Quote the lines that run from the line containing "for cutter in" down to the line containing "cad_parts[node].hide_render = cad_parts[node].hide_viewport". Include both of those lines, reproduce each exactly, and omit everything else.

SUPPLIED INFORMATION:
╭──
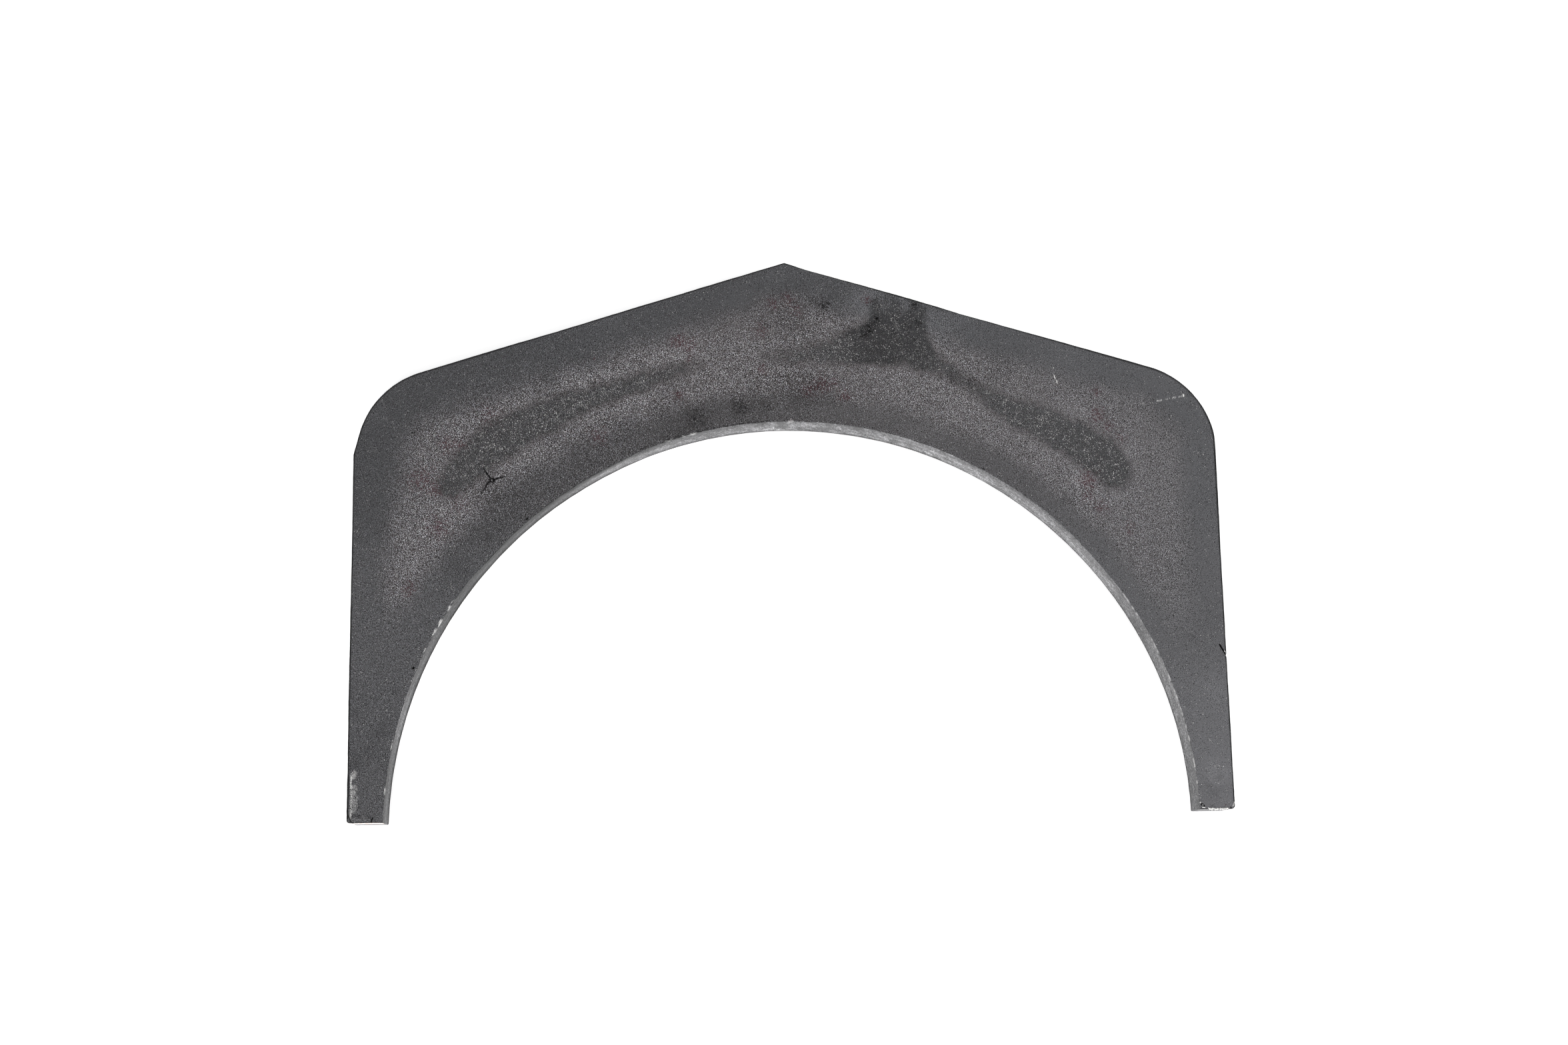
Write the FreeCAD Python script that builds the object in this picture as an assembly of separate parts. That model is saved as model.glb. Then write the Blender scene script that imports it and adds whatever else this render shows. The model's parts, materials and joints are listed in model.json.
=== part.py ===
import FreeCAD, Part
import math
import os

# A cast iron liner plate: one flat casting with a gabled top, two rounded shoulders and a
# half-round arch cut out of its lower side, so that it straddles a round shell or shaft housing.
# The plate lies on its back face. X runs across it, Y from the feet to the apex and Z up
# through its thickness. The origin is on the arch's axis, at the back face. Millimetres.

# The plate
plate_thickness = 20.0
arch_radius = 200.0
leg_width = 17.5            # from the arch's widest point to the outer side
crown_depth = 83.7          # from the arch's crown to the gable's apex
foot_rise = 2.0             # the foot ends stand this far above the arch's axis
gable_slope = 17.0          # degrees, the fall of each gable edge

# The shoulders, which aren't alike: the left arc bulges less far than its side and runs out
# to it along a straight, and the right arc runs into its side at a slight angle
left_shoulder_radius = 44.0
left_shoulder_inset = 1.4
left_runout_angle = 14.5    # degrees off the side
right_shoulder_radius = 44.8
right_shoulder_overrun = 0.4

# Corners and edges
apex_radius = 1.2
foot_corner_radius = 1.8
cast_edge_radius = 0.5      # the outline's edges, rounded as the sand left them
ground_edge_bevel = 0.3     # the arch's edges, broken by the grinder

# The hot tear, a star of three cracks round a shrinkage pit, placed from the arch's wall
tear_from_wall = 27.2
tear_angle = 130.9          # degrees about the arch's axis, from +X
pit_rim_radius = 1.6
pit_floor_radius = 0.95
pit_depth = 1.6
pit_core_radius = 0.55
tear_root_width = 0.9
tear_depth = 1.5
tear_tip_share = 0.3        # width and depth left at a crack's tip
# Each crack's bends, as distance from the pit's middle and direction in degrees
tear_arms = (
    ((2.9, 127.0), (5.3, 129.0), (7.8, 124.5)),
    ((2.6, 12.0), (4.3, 19.0), (6.4, 17.0)),
    ((3.5, 222.0), (5.6, 233.0), (8.6, 235.5)),
)

# Blow holes, as radius, depth, distance from the arch's wall and angle about its axis. The
# third one breaks through the arch's edge.
blow_holes = (
    (0.65, 1.2, 2.1, 157.3),
    (0.5, 0.9, 50.9, 79.3),
    (0.6, 0.8, 0.45, 60.5),
    (0.9, 0.8, 2.2, 1.2),
)

# The cold lap, a slanted cleft in the right side's edge, placed from the foot end
lap_height = 76.0
lap_length = 5.6
lap_width = 0.9
lap_depth = 1.3
lap_lean = 28.0             # degrees off the side
lap_tilt = 45.0             # degrees between the cleft and the front

# The nick in the left side's edge, placed from the foot end
nick_height = 112.5
nick_radius = 1.1
nick_depth = 0.6

# The left foot's outer edge, dressed by the grinder
dressing_length = 24.0
dressing_width = 4.4
dressing_depth = 0.55

# Values that follow from the sizes
half_width = arch_radius + leg_width
apex_height = arch_radius + crown_depth
slope = math.radians(gable_slope)
foot_inside = math.sqrt(arch_radius ** 2 - foot_rise ** 2)
up = FreeCAD.Vector(0, 0, 1)
clearing = 1.0              # how far a cutter stands out of the surface that it cuts
touching = 0.001            # closer than this counts as the same place


def point(x, y, z=0.0):
    return FreeCAD.Vector(x, y, z)


def about(centre, radius, degrees, z=0.0):
    angle = math.radians(degrees)
    return point(centre.x + radius * math.cos(angle), centre.y + radius * math.sin(angle), z)


def line(start, end):
    return Part.LineSegment(start, end).toShape()


def arc(centre, radius, start, end):
    middle = about(centre, radius, (start + end) / 2)
    curve = Part.Arc(about(centre, radius, start), middle, about(centre, radius, end))
    return curve.toShape()


def shoulder_centre(side, radius, inset):
    # The arc touches the gable edge, and its outermost point lies inset from the side
    x = half_width - inset - radius
    y = apex_height - x * math.tan(slope) - radius / math.cos(slope)
    return point(side * x, y)


def outline():
    left = shoulder_centre(-1, left_shoulder_radius, left_shoulder_inset)
    right = shoulder_centre(1, right_shoulder_radius, -right_shoulder_overrun)
    right_end = math.degrees(math.acos((half_width - right.x) / right_shoulder_radius))
    apex = point(0, apex_height - apex_radius / math.cos(slope))
    left_corner = point(-half_width + foot_corner_radius, foot_rise + foot_corner_radius)
    right_corner = point(half_width - foot_corner_radius, foot_rise + foot_corner_radius)

    foot_left = point(-foot_inside, foot_rise)
    foot_right = point(foot_inside, foot_rise)
    arc_left = about(left, left_shoulder_radius, 180 - left_runout_angle)
    runout_rise = (arc_left.x + half_width) / math.tan(math.radians(left_runout_angle))
    runout = point(-half_width, arc_left.y - runout_rise)
    gable_left = about(left, left_shoulder_radius, 90 + gable_slope)
    gable_right = about(right, right_shoulder_radius, 90 - gable_slope)
    arc_right = about(right, right_shoulder_radius, right_end)

    edges = [
        line(foot_left, about(left_corner, foot_corner_radius, 270)),
        arc(left_corner, foot_corner_radius, 270, 180),
        line(about(left_corner, foot_corner_radius, 180), runout),
        line(runout, arc_left),
        arc(left, left_shoulder_radius, 180 - left_runout_angle, 90 + gable_slope),
        line(gable_left, about(apex, apex_radius, 90 + gable_slope)),
        arc(apex, apex_radius, 90 + gable_slope, 90 - gable_slope),
        line(about(apex, apex_radius, 90 - gable_slope), gable_right),
        arc(right, right_shoulder_radius, 90 - gable_slope, right_end),
        line(arc_right, about(right_corner, foot_corner_radius, 0)),
        arc(right_corner, foot_corner_radius, 0, -90),
        line(about(right_corner, foot_corner_radius, -90), foot_right),
        Part.Arc(foot_right, point(0, arch_radius), foot_left).toShape(),
    ]
    return Part.Wire(edges)


def on_arch(edge):
    curve = edge.Curve
    return isinstance(curve, Part.Circle) and abs(curve.Radius - arch_radius) < touching


def on_a_face(edge):
    box = edge.BoundBox
    flat = box.ZLength < touching
    return flat and (box.ZMin < touching or abs(box.ZMin - plate_thickness) < touching)


def cast_plate():
    # The arch's edges are broken last, because the grinder passed over the cast ones
    plate = Part.Face(outline()).extrude(up * plate_thickness)
    cast_edges = [edge for edge in plate.Edges if on_a_face(edge) and not on_arch(edge)]
    plate = plate.makeFillet(cast_edge_radius, cast_edges)
    ground_edges = [edge for edge in plate.Edges if on_a_face(edge) and on_arch(edge)]
    return plate.makeChamfer(ground_edge_bevel, ground_edges)


def crack(centre, bends):
    # A cleft with a three-cornered section, whose rim narrows and whose bottom rises to its tip
    top = plate_thickness + clearing
    flare = (tear_depth + clearing) / tear_depth
    stations = [(0.0, bends[0][1])] + list(bends)
    last = len(stations) - 1
    sections = []
    for index, (distance, direction) in enumerate(stations):
        share = 1 - (1 - tear_tip_share) * index / last
        middle = about(centre, distance, direction)
        before = about(centre, *stations[max(index - 1, 0)])
        after = about(centre, *stations[min(index + 1, last)])
        across = (after - before).cross(up).normalize() * (tear_root_width * flare * share / 2)
        left = middle - across + up * top
        right = middle + across + up * top
        bottom = middle + up * (plate_thickness - tear_depth * share)
        sections.append(Part.makePolygon([left, right, bottom, left]))
    return Part.makeLoft(sections, True, True)


def hot_tear():
    centre = about(point(0, 0), arch_radius + tear_from_wall, tear_angle)
    floor = point(centre.x, centre.y, plate_thickness - pit_depth)
    height = pit_depth + clearing
    top_radius = pit_floor_radius + (pit_rim_radius - pit_floor_radius) * height / pit_depth
    pit = Part.makeCone(pit_floor_radius, top_radius, height, floor, up)
    core = Part.makeSphere(pit_core_radius, floor + up * (pit_core_radius / 2))
    cutters = [crack(centre, bends) for bends in tear_arms]
    return pit.multiFuse(cutters).cut(core)


def blow_hole(radius, depth, from_wall, degrees):
    top = about(point(0, 0), arch_radius + from_wall, degrees, plate_thickness)
    shaft = Part.makeCylinder(radius, depth - radius / 2 + clearing, top + up * clearing, -up)
    return shaft.fuse(Part.makeSphere(radius, top - up * (depth - radius / 2)))


def cold_lap():
    # A thin blade, centred on the right side's edge, that leans into it
    blade = Part.makeBox(lap_depth * 2, lap_length, lap_width, point(-lap_depth, 0, -lap_width / 2))
    blade.rotate(point(0, 0), point(0, 1, 0), lap_tilt)
    blade.rotate(point(0, 0), up, lap_lean)
    blade.translate(point(half_width, foot_rise + lap_height, plate_thickness))
    return blade


def edge_nick():
    centre = point(-half_width - nick_radius + nick_depth, foot_rise + nick_height)
    return Part.makeCylinder(nick_radius, nick_radius * 2, centre + up * (plate_thickness - nick_radius), up)


def edge_dressing():
    # A shallow flat, deepest at the outer edge, that runs up the left leg from the foot
    fall = math.degrees(math.atan2(dressing_depth, dressing_width))
    reach = dressing_width + clearing
    slab = Part.makeBox(reach, dressing_length + clearing, reach, point(-reach, 0))
    slab.rotate(point(0, 0), point(0, 1, 0), -fall)
    slab.translate(point(-half_width + dressing_width, foot_rise - clearing, plate_thickness))
    return slab


def liner_plate():
    cutters = [hot_tear(), cold_lap(), edge_nick(), edge_dressing()]
    cutters += [blow_hole(*hole) for hole in blow_holes]
    plate = cast_plate()
    for cutter in cutters:
        plate = plate.cut(cutter)
    return plate


def main():
    os.makedirs("parts", exist_ok=True)
    plate = liner_plate()
    print("valid", plate.isValid(), "solids", len(plate.Solids), "faces", len(plate.Faces))
    print("volume", round(plate.Volume), "box", plate.BoundBox)
    plate.exportStep("parts/liner_plate.step")


main()
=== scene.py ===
import json
import math
from functools import partial

import bmesh
import bpy
import numpy as np
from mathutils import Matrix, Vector, noise


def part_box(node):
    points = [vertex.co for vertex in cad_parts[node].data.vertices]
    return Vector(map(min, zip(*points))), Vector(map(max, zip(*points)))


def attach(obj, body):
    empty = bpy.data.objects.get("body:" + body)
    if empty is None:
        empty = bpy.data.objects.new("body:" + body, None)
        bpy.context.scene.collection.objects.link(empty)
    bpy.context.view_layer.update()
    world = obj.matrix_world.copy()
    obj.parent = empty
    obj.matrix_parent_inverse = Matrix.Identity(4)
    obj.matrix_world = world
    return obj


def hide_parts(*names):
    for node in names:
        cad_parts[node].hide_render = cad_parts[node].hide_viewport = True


# A cast iron liner plate, lying on its back, with its half-round arch towards the viewer.
# Lengths in the dictionaries are millimetres in the part's own frame: the origin is on the
# arch's axis at the back face, X runs across, Y from the feet to the apex, Z out of the front.

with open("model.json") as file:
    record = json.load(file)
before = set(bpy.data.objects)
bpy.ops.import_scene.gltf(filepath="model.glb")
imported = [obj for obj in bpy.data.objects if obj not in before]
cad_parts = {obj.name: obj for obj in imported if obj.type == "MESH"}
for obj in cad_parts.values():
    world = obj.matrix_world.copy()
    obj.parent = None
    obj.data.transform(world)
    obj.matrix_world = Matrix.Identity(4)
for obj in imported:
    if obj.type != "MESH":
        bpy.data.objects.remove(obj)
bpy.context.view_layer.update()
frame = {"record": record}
mm = 0.001
traceStep = 0.5                          # mm between the points of the traced outline

lowCorner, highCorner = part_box("liner_plate")
archMount = next(m for m in frame["record"]["mounts"] if m["name"] == "arch")

plate = {
    "archRadius": archMount["dims"]["r_mm"],
    "halfWidth": highCorner.x / mm,
    "thickness": highCorner.z / mm,
    "footRise": lowCorner.y / mm,
    "crownDepth": 83.7,                  # arch crown to the gable's sharp apex
    "gableSlope": 17.0,                  # degrees
    "apexRadius": 1.2,
    "footCorner": 1.8,
    "leftShoulder": 44.0, "leftInset": 1.4, "leftRunout": 14.5,
    "rightShoulder": 44.8, "rightOverrun": 0.4,
    "castEdge": 0.45,                    # rounding that the sand left on the outline
    "groundEdge": 0.2,                   # what the grinder left on the arch's edges
}

meshing = {
    "footZone": 8.0, "footStep": 0.12,   # degrees: finer columns where the feet have detail
    "bodyStep": 0.38,
    "topRows": 54, "sideRows": 8, "backRows": 10, "archRows": 14, "edgeRows": 4,
    "edgeCrowding": 0.75,                # how much the rows gather towards the edges
    "footRings": (0.8, 1.8, 3.2, 5.0, 7.0),
    "frontLayer": 1.6,                   # what lies this far below the front still belongs to it
    "finerRounds": ((1.2, 2), (0.5, 1)),  # reach round a flaw and cuts, the last for deep flaws alone
    "deepFlaw": 0.3,
}

slope = math.radians(plate["gableSlope"])
apexHeight = plate["archRadius"] + plate["crownDepth"]

# How far the cast surfaces wander from true: height and length of the waves
castWaves = {
    "outline": ((0.1, 32), (0.09, 9), (0.08, 2)),
    "top": ((0.07, 38), (0.03, 7), (0.012, 1.8)),
    "footEnd": ((0.1, 5), (0.07, 1.6)),
}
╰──
WRITTEN REPLY:
    for cutter in cutters:
        plate = plate.cut(cutter)
    return plate


def main():
    os.makedirs("parts", exist_ok=True)
    plate = liner_plate()
    print("valid", plate.isValid(), "solids", len(plate.Solids), "faces", len(plate.Faces))
    print("volume", round(plate.Volume), "box", plate.BoundBox)
    plate.exportStep("parts/liner_plate.step")


main()
=== scene.py ===
import json
import math
from functools import partial

import bmesh
import bpy
import numpy as np
from mathutils import Matrix, Vector, noise


def part_box(node):
    points = [vertex.co for vertex in cad_parts[node].data.vertices]
    return Vector(map(min, zip(*points))), Vector(map(max, zip(*points)))


def attach(obj, body):
    empty = bpy.data.objects.get("body:" + body)
    if empty is None:
        empty = bpy.data.objects.new("body:" + body, None)
        bpy.context.scene.collection.objects.link(empty)
    bpy.context.view_layer.update()
    world = obj.matrix_world.copy()
    obj.parent = empty
    obj.matrix_parent_inverse = Matrix.Identity(4)
    obj.matrix_world = world
    return obj


def hide_parts(*names):
    for node in names:
        cad_parts[node].hide_render = cad_parts[node].hide_viewport = True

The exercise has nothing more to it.